Overview
The shift to a green economy is reshaping the UK labour market. New industries are growing, existing ones are changing fast and demand for skills that didn’t exist a decade ago is rising across sectors from clean power to law. But young people are being left behind: skills shortages are widening even as youth unemployment climbs.
Green Alliance has been tracking this challenge, examining where the entry level jobs will be, which skills employers need and how to connect young people, especially those from marginalised communities, with meaningful pathways into this workforce.
Getting young people into green jobs

These two reports make the case that young people want to work in the green economy but are being held back by poor information, inaccessible training, and a lack of clear routes in.

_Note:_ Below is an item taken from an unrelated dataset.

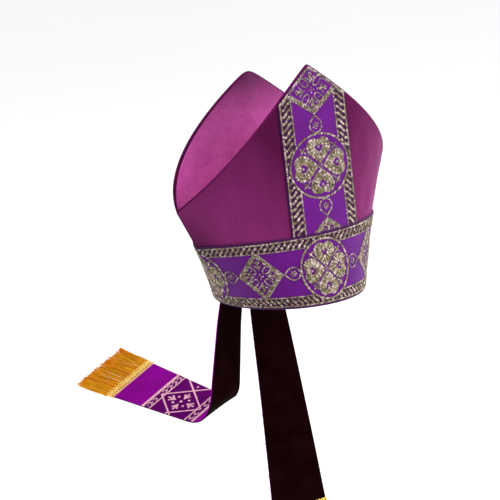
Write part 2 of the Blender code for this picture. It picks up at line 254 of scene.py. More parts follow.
class MitreColours(bpy.types.PropertyGroup):
    """Colours of the cloths and threads."""

    satin: colour("Satin", "Panels' satin", 122, 46, 98)
    satin_deep: colour("Deep satin", "Satin's darker threads", 92, 32, 72)
    # Painted shade of the satin, blended in towards the tips, beside the orphreys and by the side
    # seams
    satin_peak: colour("Satin at the peak", "Panels' satin towards the tips", 62, 20, 48)
    satin_gloss: colour("Satin gloss", "Tint of the satin's shine", 224, 48, 176)
    piping: colour("Edge roll", "Rolled edges of the horns", 72, 20, 56)
    lining: colour("Lining", "Gusset's cloth", 204, 92, 166)
    lining_deep: colour("Deep lining", "Nap lying the other way", 158, 56, 128)
    # Painted shade of the gusset's cloth high in the back horn
    lining_peak: colour("Lining at the peak", "Gusset's cloth in the back horn", 74, 24, 60)
    ground: colour("Ground", "Galloon's violet ground", 88, 24, 110)
    # Deep ground is the ground's darker tone, and under the borders partly painted shade between the
    # raised gold strokes
    ground_deep: colour("Deep ground", "Ground under the borders", 52, 26, 54)
    ground_gloss: colour("Ground gloss", "Tint of the galloon's shine", 190, 84, 216)
    gold: colour("Gold", "Gold thread", 130, 120, 90)
    # Light and deep gold are random tones of the stitches: the light one a painted glint, the deep
    # one partly painted shade
    gold_glint: colour("Light gold", "Gold thread where it is new", 208, 190, 186)
    gold_deep_shade: colour("Deep gold", "Gold thread where it is worn", 74, 61, 46)
    lappet: colour("Lappet", "Lappet's face", 142, 0, 146)
    lappet_deep: colour("Deep lappet", "Ground between the lappet's lines", 80, 0, 84)
    lappet_gloss: colour("Lappet gloss", "Tint of the lappet's shine", 220, 40, 220)
    # The lining's wine is darkened almost to black as painted shade
    shaded_wine: colour("Wine", "Lappet's lining", 18, 0, 5)
    thread: colour("Thread", "Lappet's embroidery", 255, 190, 208)
    amber: colour("Amber", "Fringe at its heading", 250, 178, 20)
    orange: colour("Orange", "Fringe at its tips", 246, 130, 8)
    cream: colour("Cream", "Fringe's few pale threads", 255, 226, 150)
    heading: colour("Heading", "Braided heading of the fringe", 255, 214, 92)
    floor: colour("Floor", "Studio floor", 247, 247, 248)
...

Green shoots maps where entry level green jobs will emerge across the UK in power, the circular economy, and nature restoration, and shows how targeted work placement schemes could connect those opportunities with young people currently outside the labour market.
Work in progress updates the picture with new analysis of the skills employers will need by the mid-2030s, the effect of AI and automation on green roles, and fresh evidence from focus groups with young people across the country on what they actually think about green careers.
Filling the retrofit skills gap

Decarbonising UK buildings will require between 120,000 and 230,000 new workers by 2030, more than any other net zero area. But progress on building that workforce has been slow, and domestic training alone won’t be enough. This working paper, co-produced with ODI, examines five ways immigration policy could help.